As NRO's James Robbins, who was dismissive of this week's deal, correctly observed "the only way substantive and permanent change will come to the Korean peninsula is with the end of Kim Jong Il's regime. Any agreement we reach with Pyongyang only serves to push that date further into the future."

That's true, but that's also the nub of the problem. Which brings us to the second insight implicit in the Six Party talks: there is simply no way to "end" the Kim Jong Il regime without the active cooperation of China and South Korea. These two nations are not only most responsible for the regime's continued survival but they are the most vulnerable to its reprisals and the consequences of its collapse.

For the Six Party gambit to work, the United States had to convince China and South Korea that a nuclear North Korea was more of a danger to them than a destabilized one.

The administration has thus far failed to make that case. From the perspective of China and South Korea the current standoff, however uneasy, has been manageable. If they were to ratchet up the economic pressure on the North, as some want, Kim Jong Il might lash out with his considerable conventional arsenal. Even if the DPRK were to implode with a whimper and not a bang, both China and South Korea fear the consequences of a leaderless North Korea. There could be a sudden and massive wave of refugees cascading into both countries. Considering how politically explosive the much slower influx of Mexicans has been in the U.S., this is not a concern to be scoffed at.

They are also concerned about the North's massive army, which presumably would be instrumental in ushering Kim Jong Il out of the door. What becomes of them?
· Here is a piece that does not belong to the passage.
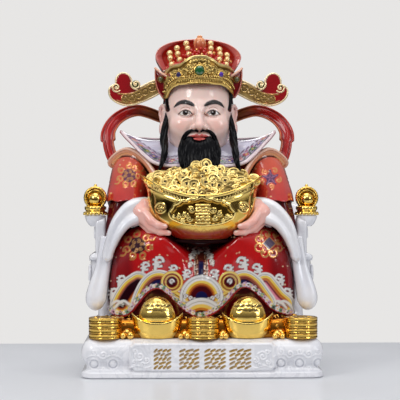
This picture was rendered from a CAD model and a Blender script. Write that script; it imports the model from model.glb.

What becomes of the North's nuclear arsenal?

So China and South Korea have looked these options in the eye and concluded that they are worse than living uncomfortably adjacent a nuclear North Korea. The question for the U.S. is what to do about that. Absent a blatant and serious provocation, the U.S. cannot simply overrule them and declare war on the North (thus putting South Korea's civilian population at risk) and we have just about exhausted, from our end, sanctions and embargoes.
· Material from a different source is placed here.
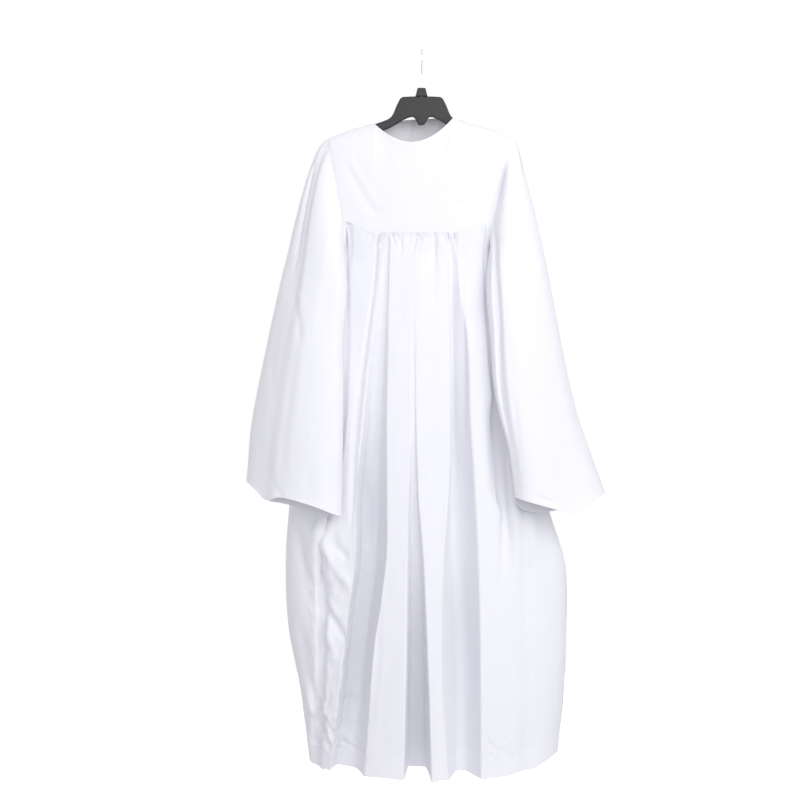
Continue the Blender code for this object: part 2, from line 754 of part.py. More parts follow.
def button(name, at, normal, parts, finish):
    """Flat button with a raised rim, turned about the way it faces."""
    radius, thick, rim = BUTTON_RADIUS, BUTTON_THICKNESS, 1.3
    profile = [
        (0.0, 0.0),
        (radius - 0.8, 0.0),
        (radius, 0.7),
        (radius, thick - 0.5),
        (radius - 0.5, thick),
        (radius - rim, thick),
        (radius - rim - 0.4, thick - 0.7),
        (0.0, thick - 0.7),
    ]
    bm = bmesh.new()
    verts = [bm.verts.new((r * MM, 0, z * MM)) for r, z in profile]
    edges = [bm.edges.new(pair) for pair in zip(verts, verts[1:])]
    bmesh.ops.spin(
        bm, geom=verts + edges, cent=(0, 0, 0), axis=(0, 0, 1), angle=2 * math.pi, steps=16, use_merge=True
    )
    bmesh.ops.remove_doubles(bm, verts=bm.verts, dist=1e-6)
    bmesh.ops.recalc_face_normals(bm, faces=bm.faces)
    mesh = bpy.data.meshes.new(name)
    bm.to_mesh(mesh)
    bm.free()
    obj = place(mesh, name, parts, finish)
    obj.location = Vector(at) * MM
    obj.rotation_euler = Vector(normal).to_track_quat("Z", "Y").to_euler()
    return obj


def yoke_columns(start, end):
    """Columns of a yoke from start to end, in millimetres at its top, closer together where it turns most."""
    left = NECK_CENTRE_X - NECK_HALF_WIDTH
    right = NECK_CENTRE_X + NECK_HALF_WIDTH
    marks = [-SHOULDER_X, -201, -197, -190, -180, -168, -156, -144, -134, -123, left - 5]
    for step in (0, 0.5, 1.6, 4, 9, 17, 28):
        marks += [left + step, right - step]
    marks += [-60, -38, GOWN_CENTRE_X, 2, 20]
    marks += [right + 5, 96, 120, 137, 152, 165, 177, 188, 196, 201, SHOULDER_X]
    marks.sort()
    inner = [x for x in marks if start + 1 < x < end - 1]
    return np.array([start, *inner, end]) / SHOULDER_X


def back_half(side):
    """One half of the back yoke. The right half lies over the left one at the centre back."""
    if side == "left":
        return yoke("back", yoke_columns(-SHOULDER_X, GOWN_CENTRE_X + BACK_LAP))
    u = yoke_columns(GOWN_CENTRE_X - BACK_LAP, SHOULDER_X)
    grid = yoke("back", u)
    past = u * SHOULDER_X - GOWN_CENTRE_X
    over = (CLOTH + SEAM) * (1 - ease((past - 1.5 * BACK_LAP) / (2.5 * BACK_LAP)))
    grid[:, :, 1] = grid[:, :, 1] + over
    return grid


def buttons(grid, parts, finish):
    """Buttons down the lap, set on the surface of the upper half."""
    for number, row_share in enumerate(BUTTON_PLACES, 1):
        heights = grid[:, 0, 2]
        z = mix(heights[0], heights[-1], row_share)
        row = int(np.argmin(np.abs(heights - z)))
        row = min(max(row, 1), len(heights) - 2)
        near = grid[row, 1]
        along_row = Vector(grid[row, 2] - grid[row, 0])
        down = Vector(grid[row + 1, 1] - grid[row - 1, 1])
        normal = along_row.cross(down).normalized()
        if normal.y < 0:
            normal = -normal
        at = Vector(near) + normal * (CLOTH / 2 + SEAM)
        button(f"back_button_{number}", at, normal, parts, finish)


def main():
    for old in list(bpy.data.objects):
        bpy.data.objects.remove(old)
    parts = collection_named("christening_gown")
    cutters = collection_named("cutters")
    cotton = {
        name: material(name, (0.9, 0.9, 0.93), 0.85)
        for name in ("yoke_cloth", "skirt_cloth", "sleeve_cloth")
    }
    black = material("hanger_plastic", (0.035, 0.035, 0.038), 0.42)
    clip = material("clip_plastic", (0.03, 0.03, 0.032), 0.38)
    steel = material("hook_wire", (0.75, 0.75, 0.77), 0.2, 1.0)
    pearl = material("button_plastic", (0.88, 0.88, 0.87), 0.3)

    cloth("yoke_front", yoke("front", yoke_columns(-SHOULDER_X, SHOULDER_X)), parts, cotton["yoke_cloth"])
    cloth("yoke_back_left", back_half("left"), parts, cotton["yoke_cloth"])
    upper = back_half("right")
    cloth("yoke_back_right", upper, parts, cotton["yoke_cloth"])

    for face, rows in SKIRT_ROWS.items():
        grid = skirt(face, skirt_columns(face), rows / rows[-1])
        cloth(f"skirt_{face}", grid, parts, cotton["skirt_cloth"])
    for side in ("left", "right"):
        grid = sleeve(side, sleeve_ring(), SLEEVE_ROWS)
        cloth(f"sleeve_{side}", grid, parts, cotton["sleeve_cloth"], tube=True)

    buttons(upper, parts, pearl)
    hanger(parts, cutters, black)
    size_clip(parts, cutters, clip)
    hook(parts, steel)


main()
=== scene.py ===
"""White christening gown on its hanger, with its cloth, stitching and finishes.

The tables are in millimetres and the meshes in metres. +X is the viewer's right, the front of the
gown faces -Y, and +Z is up. Each tool in the sidebar's Gown tab makes one piece or a group of like
pieces.
"""

import math

import bmesh
import bpy
import numpy as np
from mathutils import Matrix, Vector


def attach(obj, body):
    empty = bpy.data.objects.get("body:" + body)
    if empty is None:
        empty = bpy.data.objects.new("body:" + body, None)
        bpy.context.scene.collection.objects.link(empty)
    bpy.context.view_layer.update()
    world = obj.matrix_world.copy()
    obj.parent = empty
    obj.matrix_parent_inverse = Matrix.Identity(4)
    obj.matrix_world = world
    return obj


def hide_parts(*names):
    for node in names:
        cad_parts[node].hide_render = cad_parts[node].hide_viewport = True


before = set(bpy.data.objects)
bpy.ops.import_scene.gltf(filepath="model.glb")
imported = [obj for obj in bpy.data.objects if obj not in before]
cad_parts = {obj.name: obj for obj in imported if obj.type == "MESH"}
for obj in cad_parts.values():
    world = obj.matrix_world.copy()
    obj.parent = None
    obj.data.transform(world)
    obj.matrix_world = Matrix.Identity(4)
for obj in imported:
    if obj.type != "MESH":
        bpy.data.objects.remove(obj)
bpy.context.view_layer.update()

bl_info = {
    "name": "Christening gown",
    "version": (1, 0, 0),
    "blender": (4, 5, 0),
    "location": "3D View > Sidebar > Gown",
    "description": "Makes a white christening gown that hangs on a moulded hanger",
    "category": "Object",
}

MM = 0.001
FACES = ("front", "back")
SIDES = ("left", "right")
# Sign of the front, which stands toward -Y, and the back, and which side of a sleeve's grid shows
FACING = {"front": 1, "back": -1, "left": 1, "right": -1}

HEM_Z = -1603.0
YOKE_SEAM_Z = -400.0
YOKE_CORNER_RISE = 26.0
YOKE_SEAM_LEVEL = 92.0
YOKE_SEAM_CURVE = 66.0
GOWN_CENTRE_X = -14.0

SHOULDER_X = 203.0
SHOULDER_Z = -191.0
UNDERARM_Z = -438.0
ARMHOLE_DEPTH = {"front": 27.0, "back": 24.0}
ARMHOLE_ROUNDNESS = 2.6

NECK_CENTRE_X = -17.0
NECK_HALF_WIDTH = 88.0
NECK_CORNERS = (NECK_CENTRE_X - NECK_HALF_WIDTH, NECK_CENTRE_X + NECK_HALF_WIDTH)
NECK_DEPTH = {"front": 42.0, "back": 34.0}
NECK_DROP = {"front": 50.0, "back": -6.0}
YOKE_DEPTH = {"front": 44.0, "back": 36.0}
BACK_LAP = 12.0

# How far above and below a hem's stitches its rows lie closer together, a sleeve's usual length,
# and the rows of the yokes
HEM_BAND = 8
SLEEVE_LENGTH = 850.0
YOKE_ROWS = np.linspace(0, 1, 84) ** 1.5

# How high the weave and the pucker beside a hem stand and how deep its stitches lie, in metres
WEAVE_HEIGHT = 0.00003
PUCKER_HEIGHT = 0.0007
GROOVE_DEPTH = 0.0003

# Corners of the faces of a stitch, which has three rings of four points
STITCH_FACES = np.array([
    *((r + k, r + (k + 1) % 4, r + 4 + (k + 1) % 4, r + 4 + k) for r in (0, 4) for k in range(4)),
    (3, 2, 1, 0),
    (8, 9, 10, 11),
])

# A button's radius inside its rim, how far out its holes lie across and down, their radius, how
# thick its thread is, and the section of its rim as (radius, height)
BUTTON_RADIUS = 5.3
BUTTON_HOLE = 1.35
HOLE_RADIUS = 1.0
BUTTON_THREAD = 0.44
BUTTON_RIM = [
    (4.3, 0.5), (4.6, 1.15), (5.1, 1.3), (5.6, 1.0),
    (5.75, 0.2), (5.6, -0.7), (5.1, -0.9), (4.4, -0.6),
]


def table(names, rows):
    """Named columns of a short table."""
    names = names.split()
    return dict(zip(names, np.array(rows.split(), float).reshape(-1, len(names)).T))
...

Two administrations with dramatically different temperaments have now faced these options and concluded that some form of negotiated settlement is the least worst option available. Yes, the regime is untrustworthy and will break any accord it consents to. But if inspectors can be reinserted into the country, it will be difficult for the North to rapidly expand and improve upon its existing arsenal. If we cannot hope to stop or reverse the North's nuclear acquisition, we can at least impede it.

But what about Libya? Critics have positioned the North Korean deal in relation to the more favorable one we secured with Libya - which disarmed before receiving their carrots. Yet the two circumstances are in no way analogous. Libya's WMD program was not central to its survival in the way that the North Korean nuclear program is to the DPRK. The North had already demonstrated what it would do when presented with a demand to disarm first - increase its nuclear stockpile. There were also no powers like China or South Korea that would intercede on Libya's behalf and reward the country's defiance.
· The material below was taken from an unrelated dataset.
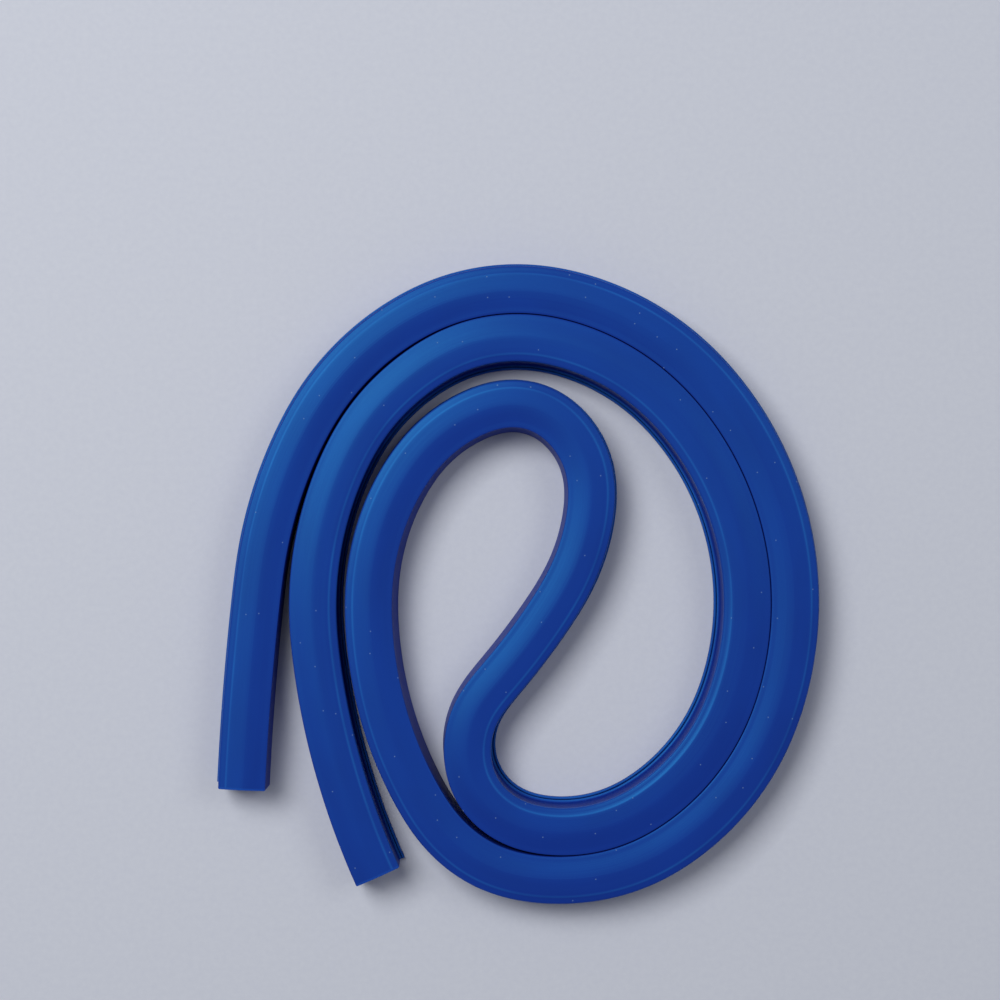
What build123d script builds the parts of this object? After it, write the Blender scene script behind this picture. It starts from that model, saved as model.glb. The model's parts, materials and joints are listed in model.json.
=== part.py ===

There is, though, plenty of room to question U.S. policy with regards to the nuclear standoff. For one, why is the United States still defending South Korea? The country has a GDP of $1.1 trillion with a strong, growing economy. Their army, fed by conscription, is quite large and capable. The country possesses the technical acumen to develop its own nuclear deterrent in short order. The same goes for Japan.

The logic of our deployment at the 38th parallel collapsed when the Berlin Wall fell. The North Koreans are no longer the menacing tip of a Communist spear threatening to engulf Asia but a "hermit kingdom" - dangerous, but isolated. The ideological battle that compelled the United States to defend South Korea is over - and we won.

Adjusting to this reality by withdrawing U.S. bases and defense commitments won't compel Kim Jong Il to lay down with the lambs, but it would transfer ownership of the problem to those nations most invested in the outcome.